» **SET PROBLEM**
Please return the full listing below without altering anything.

» **DATA SECTION**
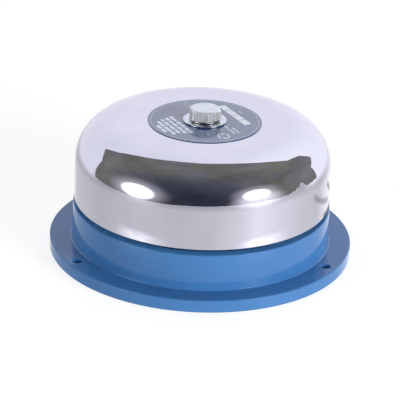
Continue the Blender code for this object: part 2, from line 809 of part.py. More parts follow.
def make_guide():
    """An upright of bent sheet with a nylon bush that guides the push rod."""
    half = GUIDE_HALF
    low = YOKE_PLATE_Z
    thickness = GUIDE_SHEET_T
    foot_start = FRONT_CHEEK_X + SHEET_T + GAP
    bracket = box(
        "guide_bracket",
        (foot_start, -half, low),
        (GUIDE_X + thickness, half, low + thickness),
        STEEL,
    )
    upright = box(
        "guide_upright",
        (GUIDE_X, -half + INSET, low + INSET),
        (GUIDE_X + thickness, half - INSET, GUIDE_TOP_Z),
    )
    join(bracket, upright)
    foot_hole = rod(
        "guide_foot_hole",
        EAR_HOLE_R,
        (GUIDE_BOSS_X, 0, low - MM),
        (GUIDE_BOSS_X, 0, low + thickness + MM),
        TINY,
        cutter=True,
    )
    bush_hole = rod(
        "guide_bush_hole",
        BUSH_R + GAP,
        (GUIDE_X - MM, 0, AXIS_Z),
        (GUIDE_X + thickness + MM, 0, AXIS_Z),
        20,
        cutter=True,
    )
    cut(bracket, foot_hole, bush_hole)
    place = Vector((GUIDE_BOSS_X, 0.0, low + thickness + GAP))
    pan_screw("guide_bracket_screw", place, SMALL_HEAD_R, SMALL_SCREW_LENGTH, 70)

    far = thickness + BUSH_LIP_T
    profile = [
        (ROD_BORE_R, far),
        (BUSH_R, far),
        (BUSH_R, -GAP),
        (BUSH_LIP_R, -GAP),
        (BUSH_LIP_R, -BUSH_LIP_T),
        (ROD_BORE_R, -BUSH_LIP_T),
    ]
    along_x(turned("guide_bush", profile, NYLON, steps=20), GUIDE_X)


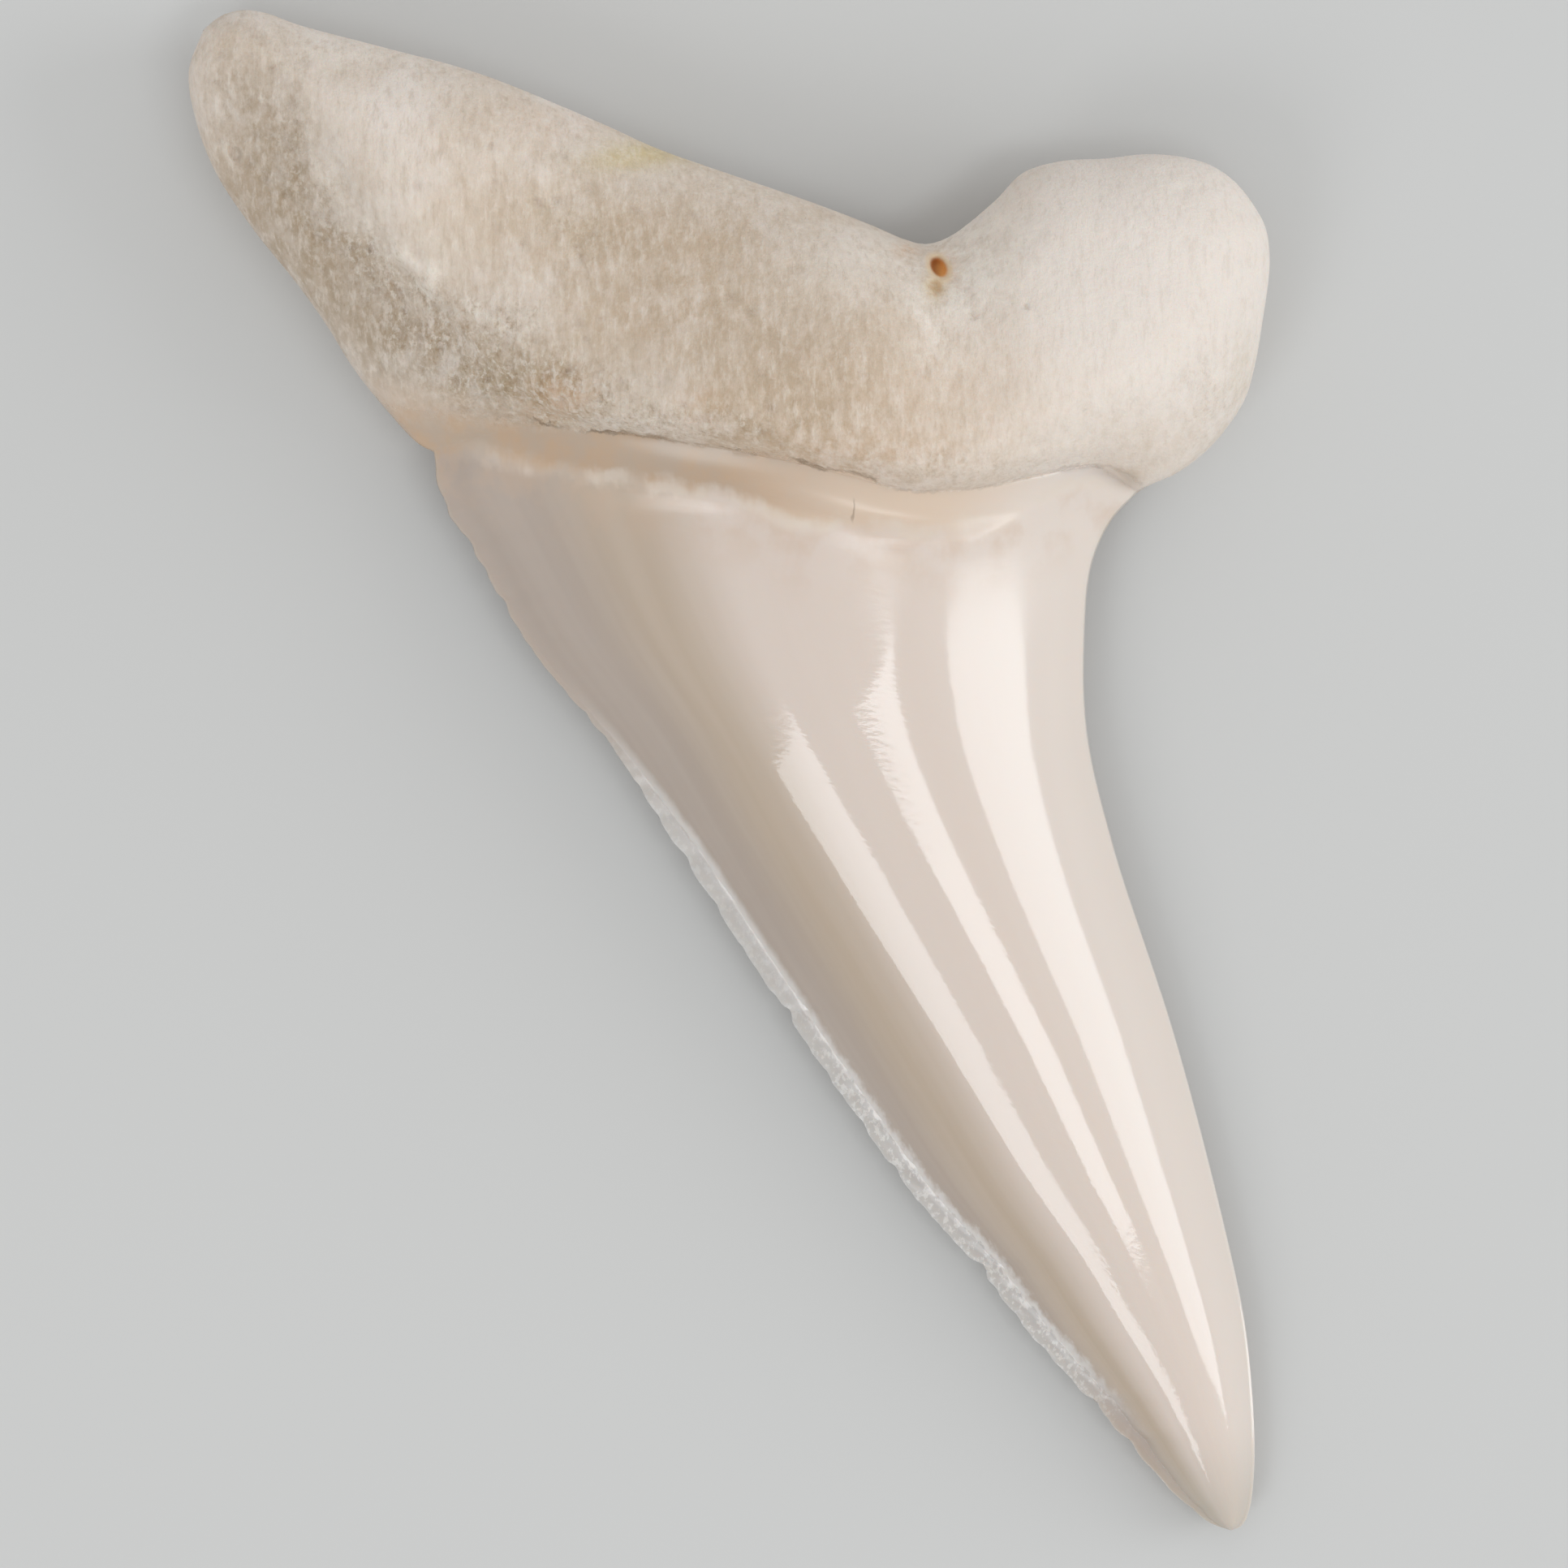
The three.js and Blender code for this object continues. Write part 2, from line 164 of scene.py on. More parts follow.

» **THE RESULT**
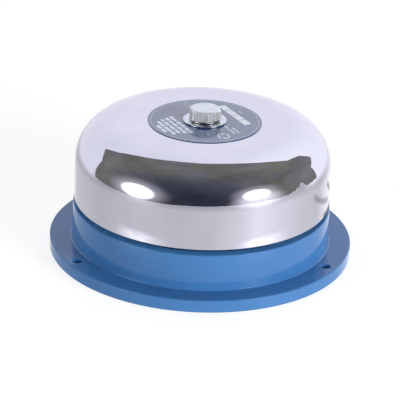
Continue the Blender code for this object: part 2, from line 809 of part.py. More parts follow.
def make_guide():
    """An upright of bent sheet with a nylon bush that guides the push rod."""
    half = GUIDE_HALF
    low = YOKE_PLATE_Z
    thickness = GUIDE_SHEET_T
    foot_start = FRONT_CHEEK_X + SHEET_T + GAP
    bracket = box(
        "guide_bracket",
        (foot_start, -half, low),
        (GUIDE_X + thickness, half, low + thickness),
        STEEL,
    )
    upright = box(
        "guide_upright",
        (GUIDE_X, -half + INSET, low + INSET),
        (GUIDE_X + thickness, half - INSET, GUIDE_TOP_Z),
    )
    join(bracket, upright)
    foot_hole = rod(
        "guide_foot_hole",
        EAR_HOLE_R,
        (GUIDE_BOSS_X, 0, low - MM),
        (GUIDE_BOSS_X, 0, low + thickness + MM),
        TINY,
        cutter=True,
    )
    bush_hole = rod(
        "guide_bush_hole",
        BUSH_R + GAP,
        (GUIDE_X - MM, 0, AXIS_Z),
        (GUIDE_X + thickness + MM, 0, AXIS_Z),
        20,
        cutter=True,
    )
    cut(bracket, foot_hole, bush_hole)
    place = Vector((GUIDE_BOSS_X, 0.0, low + thickness + GAP))
    pan_screw("guide_bracket_screw", place, SMALL_HEAD_R, SMALL_SCREW_LENGTH, 70)

    far = thickness + BUSH_LIP_T
    profile = [
        (ROD_BORE_R, far),
        (BUSH_R, far),
        (BUSH_R, -GAP),
        (BUSH_LIP_R, -GAP),
        (BUSH_LIP_R, -BUSH_LIP_T),
        (ROD_BORE_R, -BUSH_LIP_T),
    ]
    along_x(turned("guide_bush", profile, NYLON, steps=20), GUIDE_X)


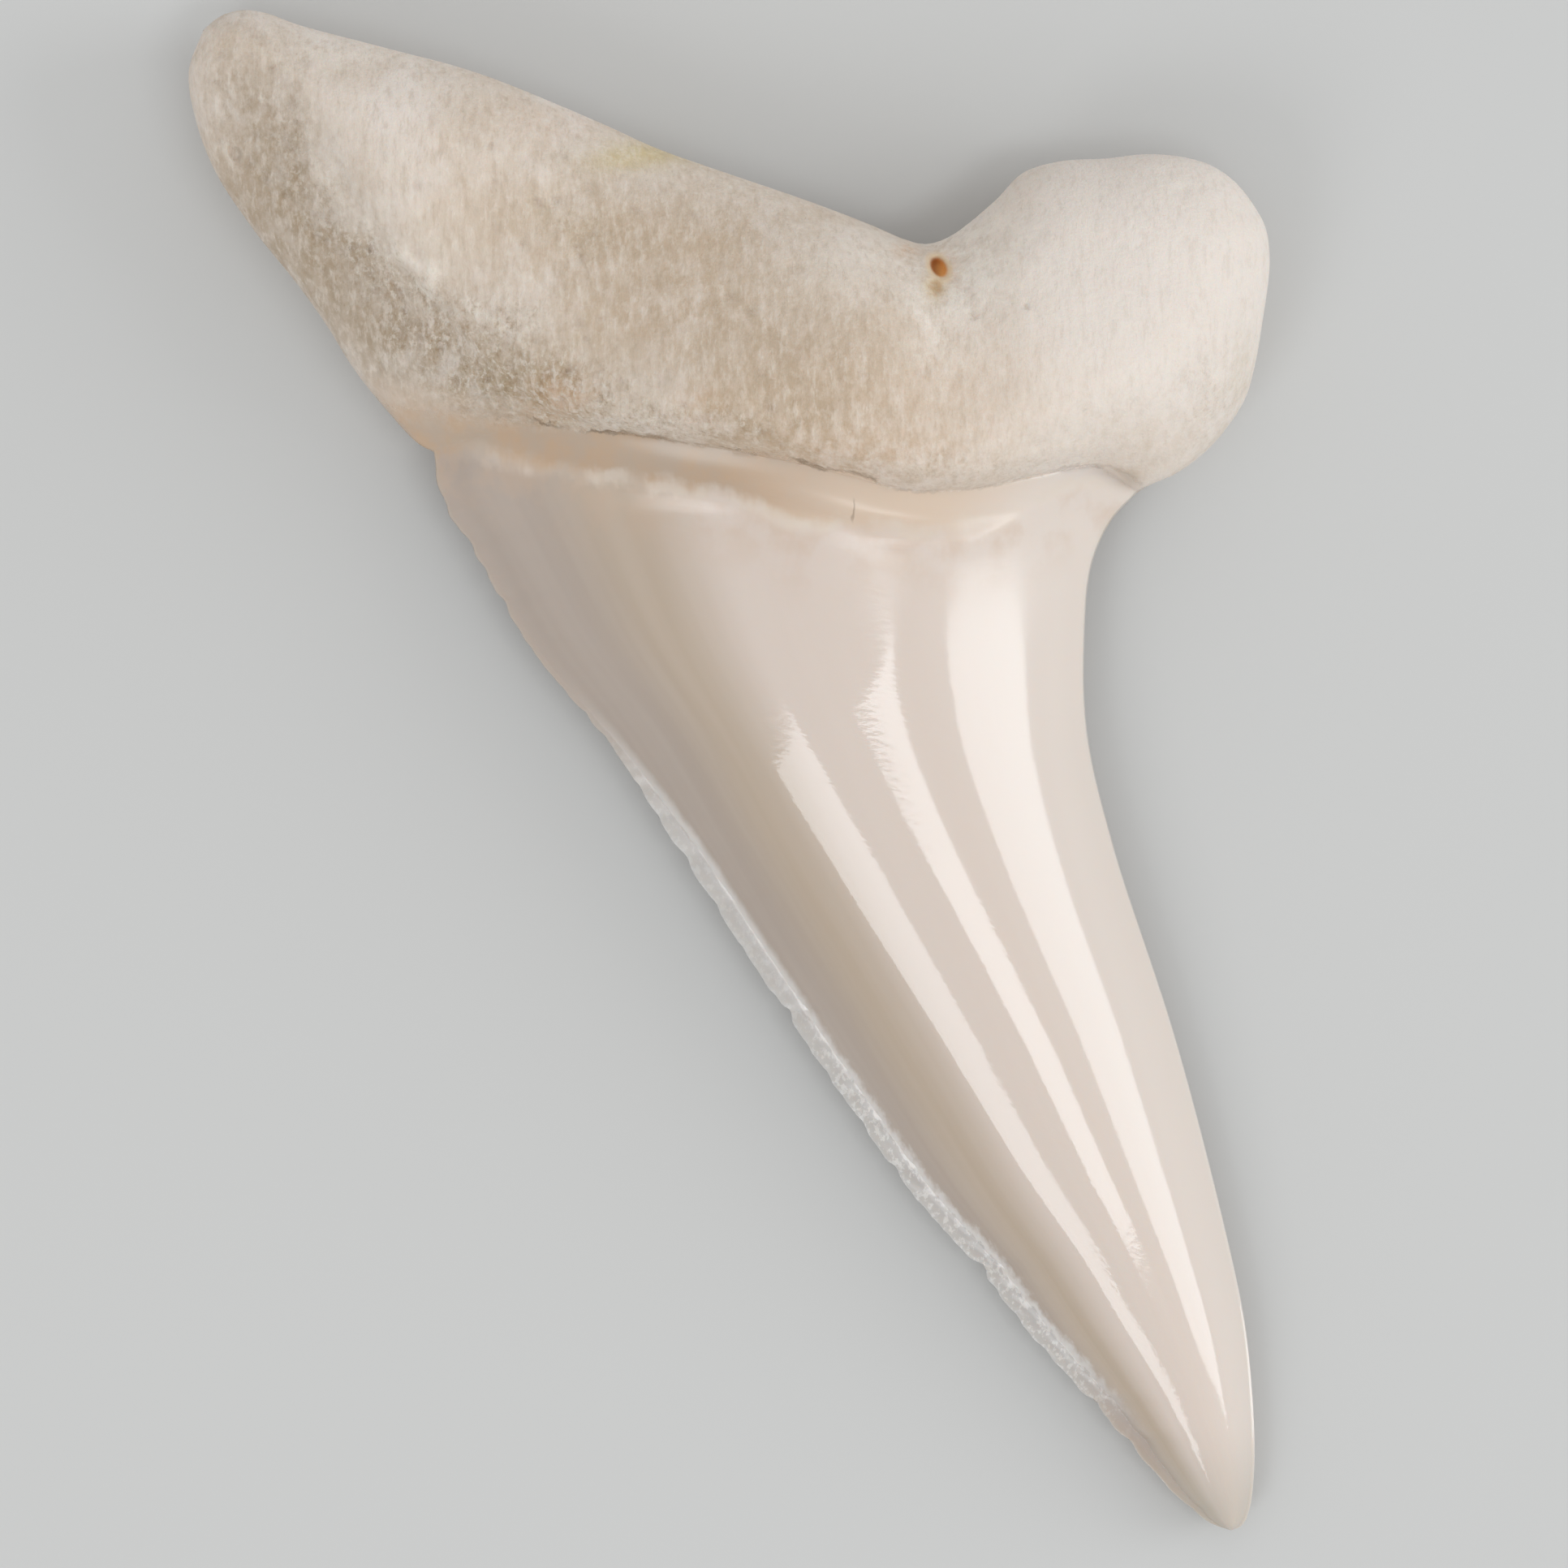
The three.js and Blender code for this object continues. Write part 2, from line 164 of scene.py on. More parts follow.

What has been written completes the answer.